Reducing Human-Robot Goal State Divergence with Environment Design
Kelsey Sikes, Sarah Keren, Sarath Sreedharan
TL;DR
This work introduces Goal State Divergence ($\mathcal{GSD}$) as a quantitative measure of mismatch between a human's expected robot goal state and the robot's actual final state, and formalizes the HRGA design problem to minimize this divergence through environment design. It develops bound-based approximations ($\mathcal{GD}^{\uparrow}$ and $\mathcal{GD}^{\downarrow}$) and a planning-based compilation to compute these bounds efficiently, enabling automatic identification of minimal environment modifications.
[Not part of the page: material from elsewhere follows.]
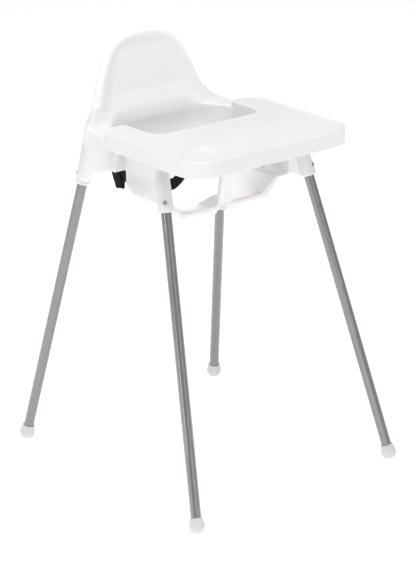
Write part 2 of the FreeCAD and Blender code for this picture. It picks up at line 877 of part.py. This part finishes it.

The authors propose an inner-outer loop algorithm to search for the smallest set of design changes that enforce zero lower-bound divergence while maintaining an acceptable upper bound, and validate the approach on IPC-domain benchmarks, showing favorable performance over naive baselines. The results demonstrate the feasibility and efficiency of environment design for improving human–robot goal alignment and safety, with potential extensions to richer task specifications and dynamic environments.
Abstract
One of the most difficult challenges in creating successful human-AI collaborations is aligning a robot's behavior with a human user's expectations. When this fails to occur, a robot may misinterpret their specified goals, prompting it to perform actions with unanticipated, potentially dangerous side effects. To avoid this, we propose a new metric we call Goal State Divergence $\mathcal{(GSD)}$, which represents the difference between a robot's final goal state and the one a human user expected. In cases where $\mathcal{GSD}$ cannot be directly calculated, we show how it can be approximated using maximal and minimal bounds. We then input the $\mathcal{GSD}$ value into our novel human-robot goal alignment (HRGA) design problem, which identifies a minimal set of environment modifications that can prevent mismatches like this. To show the effectiveness of $\mathcal{GSD}$ for reducing differences between human-robot goal states, we empirically evaluate our approach on several standard benchmarks.